For the purpose of this Agreement, such events shall include, but not
limited to, strikes, lock-outs, or other labour disputes, riots,
civil disturbances, actions or inactions of government authorities or
suppliers, epidemics, wars, embargoes, acts of God or other
catastrophes. In case of such events, the time for performance
required by either party under this Agreement shall be extended for
any period during which the performance is prevented by the event.

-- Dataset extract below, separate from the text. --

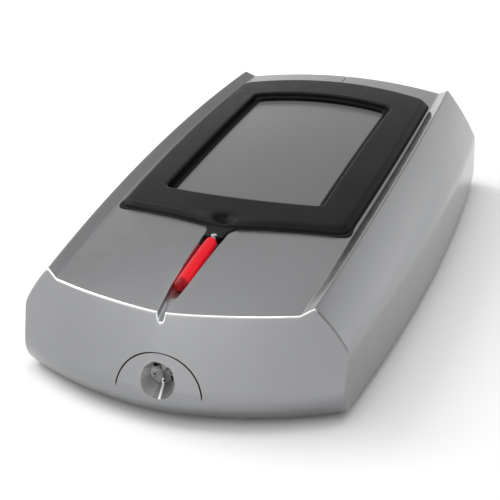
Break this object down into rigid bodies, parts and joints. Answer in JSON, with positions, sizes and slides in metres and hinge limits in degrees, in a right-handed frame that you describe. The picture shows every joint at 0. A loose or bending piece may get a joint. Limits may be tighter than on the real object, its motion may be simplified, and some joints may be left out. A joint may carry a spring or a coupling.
{
  "type": "rfid card reader",
  "caption": "Wall-mounted proximity card reader with a cast silver cover, raised black bezel round a grey window, red light pipe and a locked hinged cover.",
  "frame": {"origin": "in the wall plane, on the back face of the wall plate under the middle of the reader", "axes": "+Z away from the wall, +Y towards the reader's top end, the light pipe and the lock screw are at the -Y end"},
  "size_m": [0.0794, 0.147, 0.0308],
  "materials": {
    "housing_metal": "satin silver paint on a zinc casting",
    "bezel_plastic": "fine satin black",
    "window_plastic": "smooth grey, infrared and radio clear",
    "red_light": "lit red light pipe",
    "clear_plastic": "clear",
    "steel": "machined stainless steel",
    "plate_plastic": "textured dark grey glass-filled nylon",
    "rubber": "matte",
    "circuit_board": "green solder mask",
    "copper": "bare copper",
    "ferrite": "dull dark grey",
    "chip_plastic": "moulded epoxy",
    "terminal_plastic": "green nylon",
    "white_plastic": "white"
  },
  "bodies": {
    "wall_plate": {"base_plate": "plate_plastic", "wall_gasket": "rubber", "cable_grommet": "rubber", "lock_lug": "housing_metal", "lug_screws": "steel"},
    "cover": {"front_cover": "housing_metal", "bezel": "bezel_plastic", "bezel_gasket": "rubber", "reader_window": "window_plastic", "light_pipe": "red_light", "status_lens": "clear_plastic", "hinge_pin": "steel", "antenna_board": "circuit_board", "antenna_coil": "copper", "ferrite_sheet": "ferrite", "main_board": "circuit_board", "board_screws": "steel", "processor_chip": "chip_plastic", "radio_chip": "chip_plastic", "crystal": "steel", "board_components": "white_plastic", "terminal_block": "terminal_plastic", "terminal_screws": "steel", "buzzer": "chip_plastic", "tamper_switch": "chip_plastic", "led_board": "circuit_board", "status_leds": "white_plastic", "photo_sensor": "chip_plastic", "led_board_screws": "steel"},
    "lock_screw": {"security_screw": "steel", "end_clip": "steel"},
    "clamp_nut": {"clamp_nut": "steel"},
    "tamper_plunger": {"tamper_plunger": "white_plastic"}
  },
  "joints": [
    {"name": "cover_swing", "type": "hinge", "parent": "wall_plate", "child": "cover", "pos_m": [0, 0.0654, 0.0064], "axis": [-1, 0, 0], "range_deg": [0, 35]},
    {"name": "screw_turn", "type": "hinge", "parent": "wall_plate", "child": "lock_screw", "pos_m": [0, -0.068, 0.0102], "axis": [0, -1, 0], "range_deg": [0, 720]},
    {"name": "nut_travel", "type": "slide", "parent": "wall_plate", "child": "clamp_nut", "axis": [0, 1, 0], "range_m": [0, 0.0014]},
    {"name": "plunger_travel", "type": "slide", "parent": "cover", "child": "tamper_plunger", "axis": [0, 0, -1], "range_m": [0, 0.00155]}
  ],
  "couplings": [
    {"joint": "screw_turn", "follows": "nut_travel", "rad_per_m": 8976},
    {"joint": "plunger_travel", "follows": "cover_swing", "m_per_rad": 0.0024555}
  ]
}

However, the other party may terminate this Agreement by notice if
such event preventing performance continues for more than 30 days.
9. Termination
(a) This Agreement shall be renewed automatically at
the end of the end of the subscription term as indicated in the
appendix. Termination can be done by either party, upon 14 days
notice in the event of a material breach by the other party of any of
the terms of this Agreement unless the breach is fully cured within
the said notice period.
(b) If either party, being a company, shall pass a
resolution or the Courts shall make an order that the company be
wound up otherwise than for the purpose of reconstruction or
amalgamation or if a receiver or manager on behalf of a creditor
shall be appointed, the other party shall be entitled to terminate
this Agreement by notice.
(c) In the event that the Customer fails to pay the
Subscription Charges, Premiersoft has the right to terminate this
Agreement upon 7 days notice. In such an instance, the Customer does
not enjoy impunity for outstanding charges.
(d) Should termination occur before the expiry of the
current Subscription Period, there shall not be any refund due to the customer.
(e) Upon termination, the customer is to return all
equipments that are provided during the subscription period.